> [Stated goal]: Beginning at the first line of the data, print each line exactly, stopping after the line that contains "SHEET = 0.5".

> [Supplied material]:

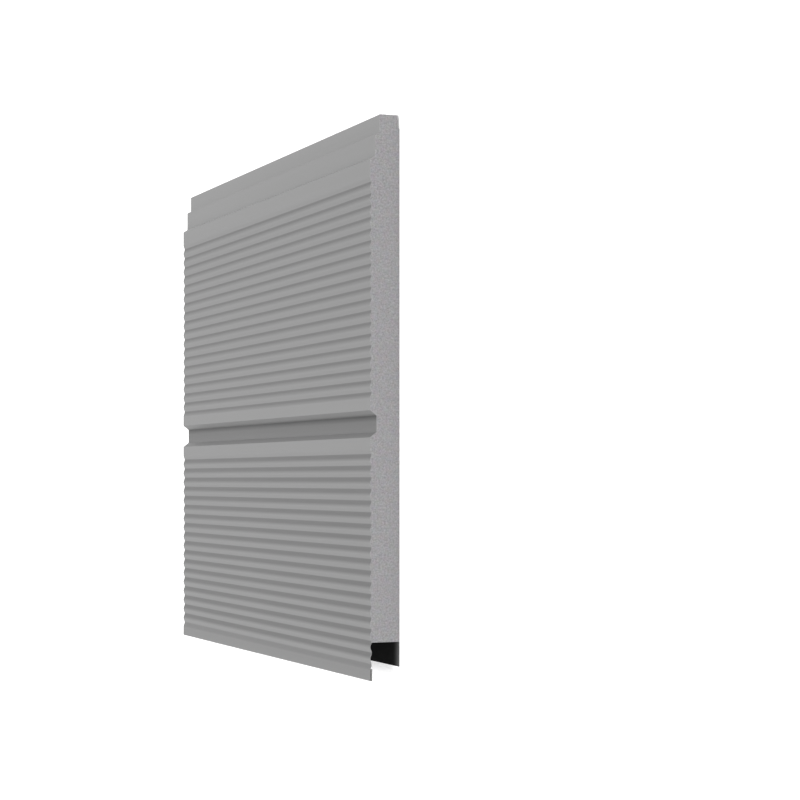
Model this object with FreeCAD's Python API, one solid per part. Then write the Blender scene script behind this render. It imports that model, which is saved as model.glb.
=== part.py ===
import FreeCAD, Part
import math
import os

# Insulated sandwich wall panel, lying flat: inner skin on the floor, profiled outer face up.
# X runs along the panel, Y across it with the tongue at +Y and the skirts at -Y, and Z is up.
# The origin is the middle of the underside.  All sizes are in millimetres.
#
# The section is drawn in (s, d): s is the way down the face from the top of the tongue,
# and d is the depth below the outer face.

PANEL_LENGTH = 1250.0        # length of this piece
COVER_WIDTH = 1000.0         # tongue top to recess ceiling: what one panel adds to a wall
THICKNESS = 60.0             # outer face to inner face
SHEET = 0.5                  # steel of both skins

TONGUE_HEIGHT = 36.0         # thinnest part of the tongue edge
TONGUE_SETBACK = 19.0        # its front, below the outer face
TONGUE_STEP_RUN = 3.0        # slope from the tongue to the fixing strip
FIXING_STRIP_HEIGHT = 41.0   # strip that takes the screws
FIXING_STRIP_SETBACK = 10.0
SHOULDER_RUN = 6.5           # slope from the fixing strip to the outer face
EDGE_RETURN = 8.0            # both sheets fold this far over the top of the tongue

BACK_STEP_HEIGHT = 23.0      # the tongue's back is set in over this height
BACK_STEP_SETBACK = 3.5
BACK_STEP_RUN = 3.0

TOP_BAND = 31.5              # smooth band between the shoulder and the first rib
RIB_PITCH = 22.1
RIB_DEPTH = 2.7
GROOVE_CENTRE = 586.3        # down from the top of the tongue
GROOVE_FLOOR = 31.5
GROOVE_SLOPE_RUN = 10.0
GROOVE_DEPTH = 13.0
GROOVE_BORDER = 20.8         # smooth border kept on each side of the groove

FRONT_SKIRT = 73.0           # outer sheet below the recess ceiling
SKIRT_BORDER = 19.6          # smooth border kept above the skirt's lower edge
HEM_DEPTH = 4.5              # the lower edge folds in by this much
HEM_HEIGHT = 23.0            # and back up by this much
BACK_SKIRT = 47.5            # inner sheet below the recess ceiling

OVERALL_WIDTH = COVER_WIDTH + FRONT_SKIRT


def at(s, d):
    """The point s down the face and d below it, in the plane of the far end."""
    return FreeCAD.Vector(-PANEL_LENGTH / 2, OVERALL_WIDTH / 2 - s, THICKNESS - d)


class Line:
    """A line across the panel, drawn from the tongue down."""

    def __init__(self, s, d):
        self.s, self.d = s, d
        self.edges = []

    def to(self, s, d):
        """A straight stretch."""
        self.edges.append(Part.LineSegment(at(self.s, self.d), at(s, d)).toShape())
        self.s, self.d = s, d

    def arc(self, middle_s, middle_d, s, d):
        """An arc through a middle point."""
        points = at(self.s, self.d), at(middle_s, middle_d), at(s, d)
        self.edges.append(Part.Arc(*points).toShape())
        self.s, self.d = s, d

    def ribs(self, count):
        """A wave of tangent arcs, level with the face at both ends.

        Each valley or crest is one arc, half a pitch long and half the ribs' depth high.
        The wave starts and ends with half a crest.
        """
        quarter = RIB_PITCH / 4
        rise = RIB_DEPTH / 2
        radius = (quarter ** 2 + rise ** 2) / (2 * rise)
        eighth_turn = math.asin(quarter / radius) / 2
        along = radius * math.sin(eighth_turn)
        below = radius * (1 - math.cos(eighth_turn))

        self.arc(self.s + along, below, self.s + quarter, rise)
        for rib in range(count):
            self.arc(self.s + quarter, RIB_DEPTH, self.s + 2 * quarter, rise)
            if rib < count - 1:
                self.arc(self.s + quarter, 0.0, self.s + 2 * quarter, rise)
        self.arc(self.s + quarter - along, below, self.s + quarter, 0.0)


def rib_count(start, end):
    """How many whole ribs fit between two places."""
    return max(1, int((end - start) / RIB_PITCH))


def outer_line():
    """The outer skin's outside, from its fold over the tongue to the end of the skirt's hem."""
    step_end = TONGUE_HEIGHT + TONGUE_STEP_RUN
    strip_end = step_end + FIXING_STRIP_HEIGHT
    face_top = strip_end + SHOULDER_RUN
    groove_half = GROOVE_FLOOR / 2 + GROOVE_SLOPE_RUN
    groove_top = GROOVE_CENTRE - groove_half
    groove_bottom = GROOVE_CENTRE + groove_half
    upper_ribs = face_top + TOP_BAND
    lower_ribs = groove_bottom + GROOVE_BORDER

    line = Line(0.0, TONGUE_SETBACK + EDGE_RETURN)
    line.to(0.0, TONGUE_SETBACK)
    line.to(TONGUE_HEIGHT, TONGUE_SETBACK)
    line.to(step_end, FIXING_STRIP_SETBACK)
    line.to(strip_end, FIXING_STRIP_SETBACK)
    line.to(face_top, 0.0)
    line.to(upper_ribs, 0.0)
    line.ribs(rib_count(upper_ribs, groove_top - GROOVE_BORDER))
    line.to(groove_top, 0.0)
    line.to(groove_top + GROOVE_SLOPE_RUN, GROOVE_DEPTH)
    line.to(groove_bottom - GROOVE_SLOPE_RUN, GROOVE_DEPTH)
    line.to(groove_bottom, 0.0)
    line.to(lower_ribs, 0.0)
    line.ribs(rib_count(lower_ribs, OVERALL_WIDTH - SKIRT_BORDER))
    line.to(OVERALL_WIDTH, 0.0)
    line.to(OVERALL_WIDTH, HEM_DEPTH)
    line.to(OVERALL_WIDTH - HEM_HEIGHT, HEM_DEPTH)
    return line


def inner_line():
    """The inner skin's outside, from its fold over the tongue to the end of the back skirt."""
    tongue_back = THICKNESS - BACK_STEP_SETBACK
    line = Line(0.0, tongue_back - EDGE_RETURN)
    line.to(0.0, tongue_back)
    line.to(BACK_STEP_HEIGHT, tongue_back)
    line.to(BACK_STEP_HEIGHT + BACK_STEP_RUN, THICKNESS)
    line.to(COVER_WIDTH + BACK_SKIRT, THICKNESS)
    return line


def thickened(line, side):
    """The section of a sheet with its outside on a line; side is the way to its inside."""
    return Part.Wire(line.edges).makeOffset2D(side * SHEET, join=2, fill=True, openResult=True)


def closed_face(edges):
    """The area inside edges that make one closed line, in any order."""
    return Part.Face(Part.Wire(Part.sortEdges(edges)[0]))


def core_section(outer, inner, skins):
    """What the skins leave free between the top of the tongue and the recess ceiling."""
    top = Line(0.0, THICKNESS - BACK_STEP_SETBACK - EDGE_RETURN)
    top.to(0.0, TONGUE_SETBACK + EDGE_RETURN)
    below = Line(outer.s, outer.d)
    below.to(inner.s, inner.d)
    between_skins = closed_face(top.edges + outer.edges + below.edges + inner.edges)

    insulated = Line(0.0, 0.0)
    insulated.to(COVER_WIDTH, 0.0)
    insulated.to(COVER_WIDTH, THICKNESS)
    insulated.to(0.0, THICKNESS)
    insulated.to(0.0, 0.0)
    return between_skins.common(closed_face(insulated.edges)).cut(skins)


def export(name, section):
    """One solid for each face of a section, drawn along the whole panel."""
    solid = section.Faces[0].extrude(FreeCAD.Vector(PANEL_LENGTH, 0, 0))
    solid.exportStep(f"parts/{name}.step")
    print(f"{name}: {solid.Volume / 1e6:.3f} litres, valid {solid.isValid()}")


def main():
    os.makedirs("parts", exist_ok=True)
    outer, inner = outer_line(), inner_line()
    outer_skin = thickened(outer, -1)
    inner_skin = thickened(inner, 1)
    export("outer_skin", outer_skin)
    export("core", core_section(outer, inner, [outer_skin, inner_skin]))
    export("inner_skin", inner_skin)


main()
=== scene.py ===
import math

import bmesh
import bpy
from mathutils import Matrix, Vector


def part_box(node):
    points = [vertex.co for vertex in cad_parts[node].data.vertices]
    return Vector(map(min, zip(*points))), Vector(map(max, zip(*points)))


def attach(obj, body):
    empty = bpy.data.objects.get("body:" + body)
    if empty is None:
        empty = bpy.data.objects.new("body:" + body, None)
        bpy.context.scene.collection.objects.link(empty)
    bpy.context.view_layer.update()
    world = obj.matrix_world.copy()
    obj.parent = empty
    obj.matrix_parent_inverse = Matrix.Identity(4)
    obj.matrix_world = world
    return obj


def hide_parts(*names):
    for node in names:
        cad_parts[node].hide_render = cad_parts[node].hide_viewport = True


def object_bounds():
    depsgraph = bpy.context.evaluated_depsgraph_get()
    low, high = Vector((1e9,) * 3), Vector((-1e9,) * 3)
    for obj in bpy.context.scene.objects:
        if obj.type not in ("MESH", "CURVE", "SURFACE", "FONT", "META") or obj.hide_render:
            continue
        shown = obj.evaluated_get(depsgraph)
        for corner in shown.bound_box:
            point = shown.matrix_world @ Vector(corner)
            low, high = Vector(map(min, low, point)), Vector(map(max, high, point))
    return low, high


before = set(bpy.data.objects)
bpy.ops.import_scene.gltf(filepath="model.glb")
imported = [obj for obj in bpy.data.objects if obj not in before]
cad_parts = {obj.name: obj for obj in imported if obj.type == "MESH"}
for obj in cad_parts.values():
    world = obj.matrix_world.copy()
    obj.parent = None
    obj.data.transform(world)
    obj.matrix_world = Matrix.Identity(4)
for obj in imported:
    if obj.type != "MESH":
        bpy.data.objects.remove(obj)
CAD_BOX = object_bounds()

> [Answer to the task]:
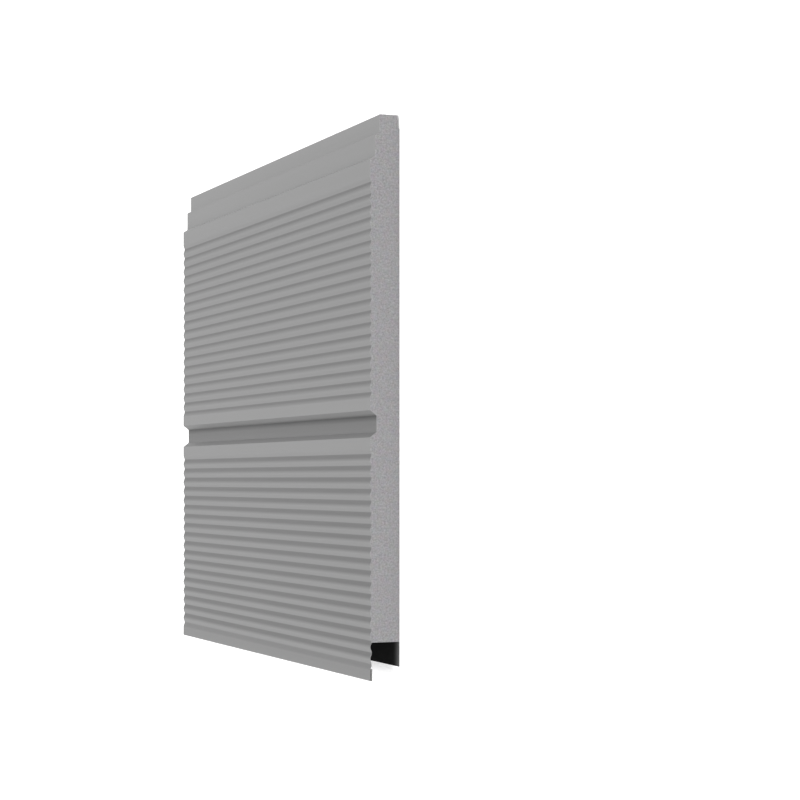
Model this object with FreeCAD's Python API, one solid per part. Then write the Blender scene script behind this render. It imports that model, which is saved as model.glb.
=== part.py ===
import FreeCAD, Part
import math
import os

# Insulated sandwich wall panel, lying flat: inner skin on the floor, profiled outer face up.
# X runs along the panel, Y across it with the tongue at +Y and the skirts at -Y, and Z is up.
# The origin is the middle of the underside.  All sizes are in millimetres.
#
# The section is drawn in (s, d): s is the way down the face from the top of the tongue,
# and d is the depth below the outer face.

PANEL_LENGTH = 1250.0        # length of this piece
COVER_WIDTH = 1000.0         # tongue top to recess ceiling: what one panel adds to a wall
THICKNESS = 60.0             # outer face to inner face
SHEET = 0.5                  # steel of both skins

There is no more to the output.